Remaining open and flexible to other program opportunities as they presented themselves, the agency was awarded a contract in 1989, to operate the statewide Long-Term Care Ombudsman Program when it was first privatized by the State Legislature. Tasked with ensuring the rights and dignity of elderly and disabled adults living in long-term care facilities across Washington, the program fit snugly within MSC’s mission to empower people, particularly those without resources to act on their behalf. The Long-Term Care Ombudsman program has successfully operated out of MSC since that time.
Late in the decade and into the 1990s, MSC committed more fully to housing individuals and families, first by leasing 15 former military houses in Kent for emergency family shelter, and then by starting a transitional housing program in downtown Kent. The agency also began to lease additional low-income housing units.

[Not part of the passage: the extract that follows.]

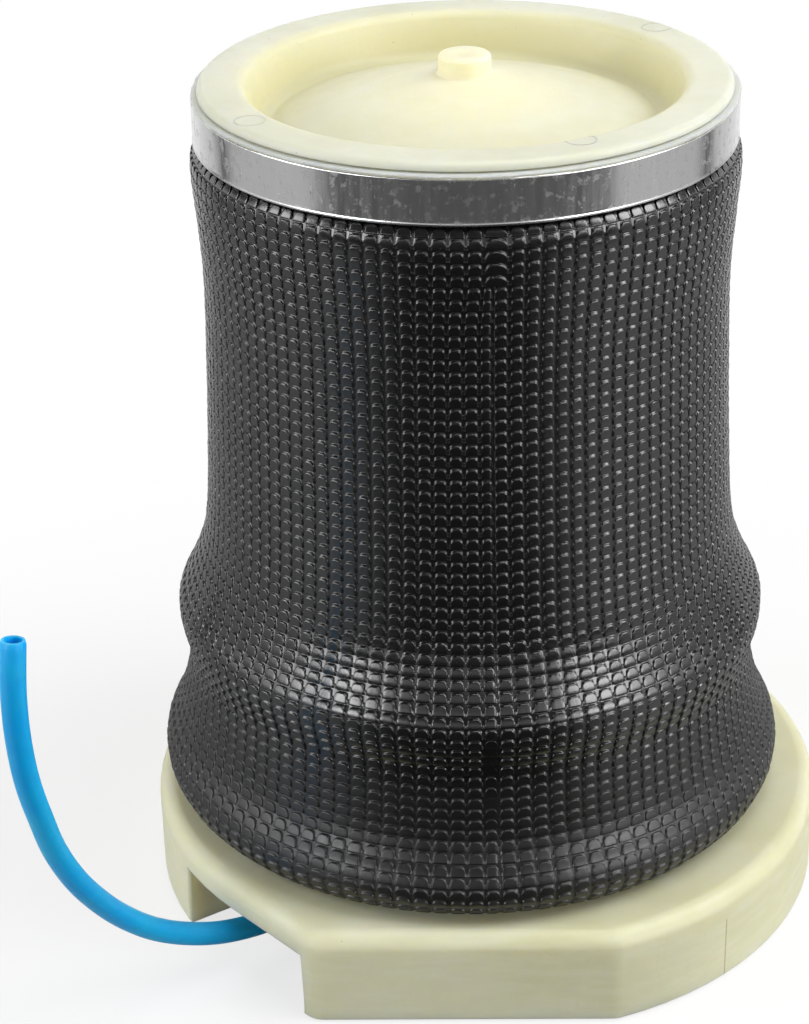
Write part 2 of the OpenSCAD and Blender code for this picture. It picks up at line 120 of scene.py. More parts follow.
# Sleeve: outer side with its shoulder, waist, bulge, neck and lobe, its wall, the wall's
# distance behind the pads, its roll and inner leg
SHOULDER_R = RING_R + 1.1
WAIST_R = RING_R - 0.6
BULGE_R = RING_R + 11.1
NECK_R = RING_R + 8.8
LOBE_R = RING_R + 17
BULGE_Z = DECK_Z + 53.5
NECK_Z = BULGE_Z - 13.5
WAIST_TOP = RING_BOTTOM - 19
WAIST_LOW = BULGE_Z + 30
WAIST_SHARES = (17 / 78, 42 / 78, 63 / 78)
CLAMP_IN = 65.2
SLEEVE_T = 2.2
WALL_BEHIND = 0.8
ROLL_R = 9.7
ROLL_C = (74.3, 36.0)
LEG_R = 64.6
LEG_TOP = 58.0

# Bodies of the CAD model
BODY_BASE = "base"
BODY_CAP = "cap"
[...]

In 1994, MSC’s domestic violence program opened its own shelter and stepped out from under the agency umbrella to form its own independent agency. Now known as DAWN (Domestic Abuse Women’s Network), it is still a successful program today.
Stabilizing the Agency Leads to More Growth
Financially floundering in 1995, and on the verge of collapse, MSC hired a new executive director, Dini Duclos, whose first order of business was to extricate the agency from debt.
Dial-A-Ride, which had grown so popular that demand exceeded funding, was returned to King County Metro (still in service today as Access). Freed from that financial burden, MSC began a capital campaign to purchase and renovate the former Federal Way Elks building. Today, this building serves as Multi-Service Center’s headquarters.
Around this time, increased numbers of people turned to MSC’s Federal Way Food Bank for help to feed their families. Fortunately, the addition of the agency’s new onsite warehouse built a few years earlier allowed storage space for an increased supply of food. However, it became increasingly apparent that this spike in need revealed a need for additional services, particularly jobs and housing, to stem the growth of poverty.
MSC followed with an adult employment program that helped participants improve their job skills and find steady employment. Over the years the agency honed its employment program so that it has become a model replicated by other agencies. Employment assistance now extends to at-risk youth participants as well.
With sustainable housing particularly difficult to find in the late 1990s as Puget Sound real estate prices escalated, Multi-Service Center increased its affordable housing commitment. First, the agency purchased more transitional and permanent housing for individuals and families, and then followed with the construction of three apartment complexes for seniors of low to moderate incomes.
Now with more than 650 units of housing in its portfolio, Multi-Service Center remains a leader in bringing affordable housing options to both South King and Pierce Counties.
Looking Toward the Future
With fifty years of experience working with individuals who strive to make lasting change in their lives, Multi-Service Center continues to offer fresh and innovative resources that help people increase their self-sufficiency and stability. With programs in employment training (including paid internships), financial management, education, energy assistance, housing, food, clothing and advocacy for the elderly and disabled, Multi-Service Center remains committed to helping people become fully productive members of the community.
The more than 200 organizations and businesses that partner and collaborate with MSC not only extend the agency’s reach in the community, but also bolster MSC’s fulltime staff of 85 employees and its cadre of several hundred volunteers. Together, these partnerships allow more than 40,000 people a year to receive the help they need to build pathways out of poverty.
Today, Multi-Service Center looks to the future from a position of financial health, with program services and administration building in Federal Way, plus an additional program service office in Kent. Longtime CEO Dini Duclos retired December 2011, leaving a fiscally strong agency with a solid reputation for meeting and exceeding outcomes while making a valuable impact on the communities it serves.
Robin Corak became CEO in 2012 after having been employed by Multi-Service Center for ten years, the prior two as Chief Operations Officer. Under Robin’s tenure, MSC has continued to create and offer innovative programs to help individuals in South King County find self-sufficiency. In 2016, MSC’s newest project, the William J. Wood Veteran House (WJW) opened. WJW provides housing for veterans and their families with onsite services.